Image:Geeta gestures as she comes out from an airport after her arrival in New Delhi, India, October 26, 2015. REUTERS/Adnan Abidi
By Andrew MacAskill
NEW DELHI (Reuters) – A deaf-mute Indian girl stranded in Pakistan for 13 years after wandering over one of the world’s most militarized borders arrived home on Monday but failed to recognize the family she has identified from photographs.
The story of Geeta, a Hindu woman in her early 20s, has captivated people in both countries at a time of heightened tension and border clashes between the nuclear-armed rivals.”It doesn’t matter if we find her parents or not, she is a daughter of India and we will take care of her,” Indian Foreign Minister Sushma Swaraj told a news conference.Geeta was about 11 when she crossed from India into Pakistan. Exactly how is not clear but Geeta mimes an explosion and shows how she ducked and ran before being caught by armed men.

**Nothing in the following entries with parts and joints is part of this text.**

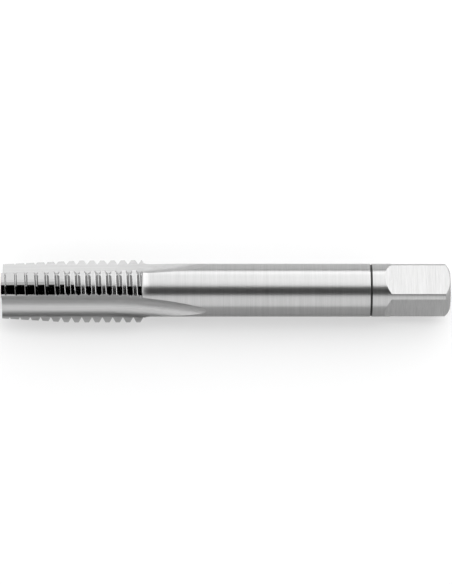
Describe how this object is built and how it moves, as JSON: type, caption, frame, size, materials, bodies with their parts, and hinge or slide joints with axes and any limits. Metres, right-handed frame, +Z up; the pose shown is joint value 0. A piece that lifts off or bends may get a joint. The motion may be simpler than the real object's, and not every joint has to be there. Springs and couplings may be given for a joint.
{
  "type": "thread tap",
  "caption": "Hand tap with straight flutes, a long lead taper, a round shank with a ring mark and a square drive end.",
  "frame": {"origin": "on the ground under the tap's axis, at the middle of its length, with the tap lying on its shank", "axes": "+X along the tap's axis from the cutting tip to the drive square, +Z up"},
  "size_m": [0.076, 0.0109, 0.01],
  "materials": {
    "tool_steel": "ground high-speed steel"
  },
  "bodies": {
    "root": {"hand_tap": "tool_steel"}
  },
  "joints": []
}
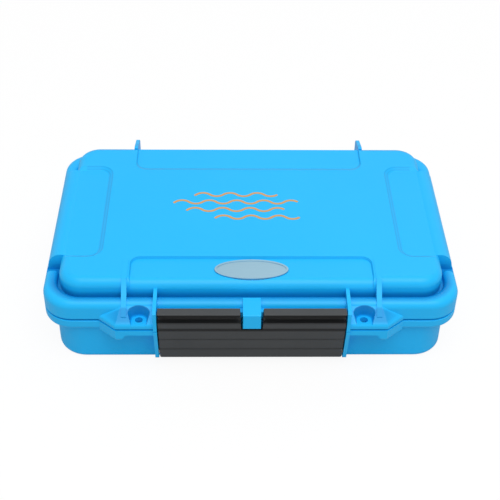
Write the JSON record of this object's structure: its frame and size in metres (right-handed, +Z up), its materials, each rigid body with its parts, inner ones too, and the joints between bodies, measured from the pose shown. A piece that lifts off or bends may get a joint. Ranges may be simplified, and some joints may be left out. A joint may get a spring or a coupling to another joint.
{
  "type": "fly box",
  "caption": "Flat hinged waterproof case with a full-width snap latch, padlock lugs and slit foam rows inside.",
  "frame": {"origin": "centre of the closed box's footprint, on the surface it rests on", "axes": "+X along the length, towards the right end seen from the latch; +Y from the latch to the hinge; +Z up"},
  "size_m": [0.206, 0.146, 0.0473],
  "materials": {
    "shell_blue": "moulded blue plastic with a soft sheen",
    "latch_black": "smooth charcoal plastic",
    "badge_silver": "brushed silver",
    "gasket_rubber": "matt black",
    "pin_steel": "drawn steel",
    "foam_mat": "closed-cell foam sheet, grey",
    "print_orange": "screen-printed orange ink on the lid",
    "foam_strip": "closed-cell foam, pale grey"
  },
  "bodies": {
    "base": {"base_shell": "shell_blue", "gasket": "gasket_rubber", "hinge_pin": "pin_steel", "latch_pin": "pin_steel", "base_foam_mat": "foam_mat", "base_foam_strip_01": "foam_strip", "base_foam_strip_02": "foam_strip", "base_foam_strip_03": "foam_strip", "base_foam_strip_04": "foam_strip", "base_foam_strip_05": "foam_strip", "base_foam_strip_06": "foam_strip", "base_foam_strip_07": "foam_strip", "base_foam_strip_08": "foam_strip", "base_foam_strip_09": "foam_strip"},
    "lid": {"lid_shell": "shell_blue", "badge_plate": "badge_silver", "lid_foam_mat": "foam_mat", "lid_foam_strip_01": "foam_strip", "lid_foam_strip_02": "foam_strip", "lid_foam_strip_03": "foam_strip", "lid_foam_strip_04": "foam_strip", "lid_foam_strip_05": "foam_strip", "lid_foam_strip_06": "foam_strip", "lid_foam_strip_07": "foam_strip", "lid_foam_strip_08": "foam_strip"},
    "latch": {"latch": "latch_black"}
  },
  "joints": [
    {"name": "lid_hinge", "type": "hinge", "parent": "base", "child": "lid", "pos_m": [0, 0.069, 0.0285], "axis": [-1, 0, 0], "range_deg": [0, 180]},
    {"name": "latch_swing", "type": "hinge", "parent": "base", "child": "latch", "pos_m": [0, -0.0642, 0.0079], "axis": [1, 0, 0], "range_deg": [0, 80]}
  ]
}
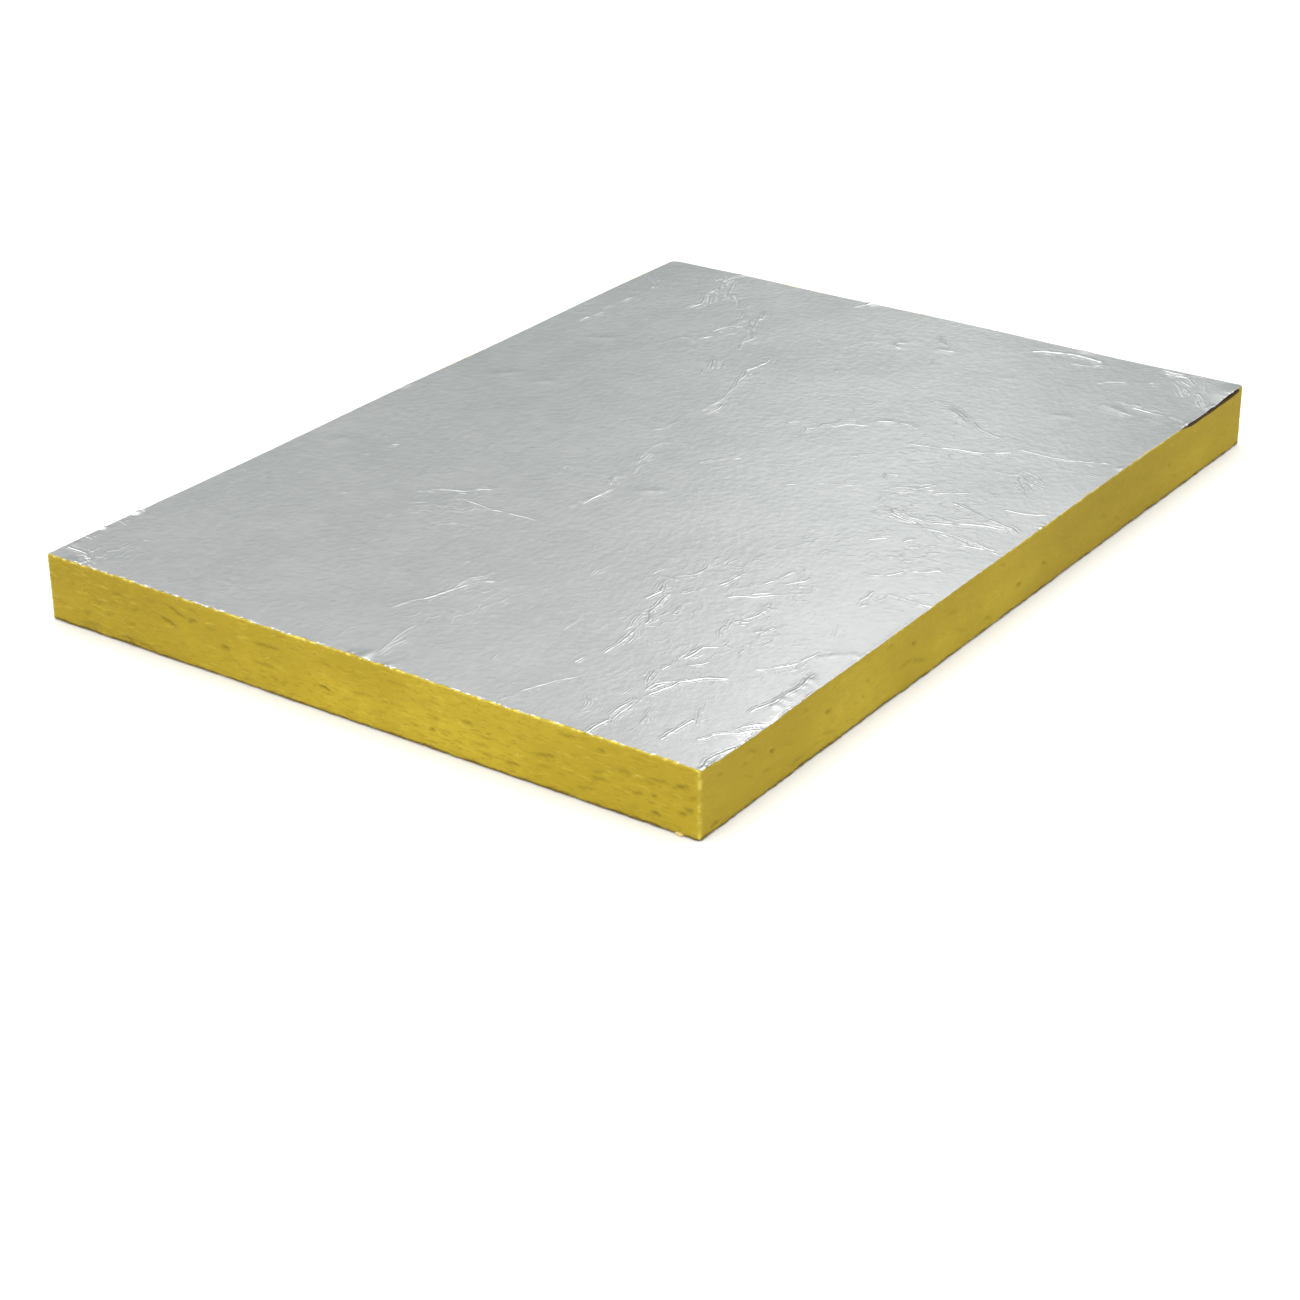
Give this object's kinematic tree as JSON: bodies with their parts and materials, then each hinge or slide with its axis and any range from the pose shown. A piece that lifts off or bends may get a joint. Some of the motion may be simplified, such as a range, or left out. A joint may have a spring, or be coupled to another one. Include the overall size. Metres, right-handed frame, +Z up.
{
  "type": "foil-faced glass wool slab",
  "caption": "Rigid rectangular slab of yellow glass wool with a crinkled aluminium foil facing bonded to one broad face, for thermal and acoustic insulation.",
  "frame": {"origin": "centre of the slab's underside, which it rests on", "axes": "+X along the length, +Y along the width, +Z up through the thickness towards the foil facing"},
  "size_m": [0.84, 0.6, 0.054],
  "materials": {
    "glass_wool": "matt bonded glass fibre, layered along the thickness, with short darker streaks on the cut sides",
    "aluminium_foil": "soft satin foil with fine creases and crinkles"
  },
  "bodies": {
    "root": {"wool_slab": "glass_wool", "foil_facing": "aluminium_foil"}
  },
  "joints": []
}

At first, she was kept at a children’s home in the city of Lahore, where she was given the Muslim name Fatima.
She would point at maps of India, especially to an area in the south of Jharkhand State until she was able to finally communicate she was from India, not Pakistan.
Early on Monday, Geeta left the charity bound for the airport in the city of Karachi for a flight to New Delhi.
Wearing a traditional red outfit with her head covered by a loose scarf, she smiled and waved to television cameras after leaving the airport in the Indian capital.
“Geeta stayed with us for 13 years. Now it’s time for her to go home,” said Faisal Edhi, son of the founder of Edhi Foundation, a Pakistani charity that looked after the girl.
She headed to meet a family from India’s Bihar state whom she says she recognized from photos sent by the Indian High Commission in Pakistan.
Swaraj said if a DNA test proves the family is not hers she will be sent to a temporary home run by a charity and the search for her parents would continue.
Hostilities have kept apart many families since majority-Hindu India and Muslim Pakistan became separate countries in 1947.
Geeta’s arrival came after Indian and Pakistani forces exchanged fire along a 100 km (60 mile) stretch of their frontier overnight, an Indian Border Security Force spokesman said.
Her story attracted much attention following the release this year of a film called “Bajrangi Bhaijaan”, in which an Indian man finds a mute Pakistani girl and tries to reunite her with her family.
The scriptwriters were unaware of Geeta’s story but the movie led to a surge in interest.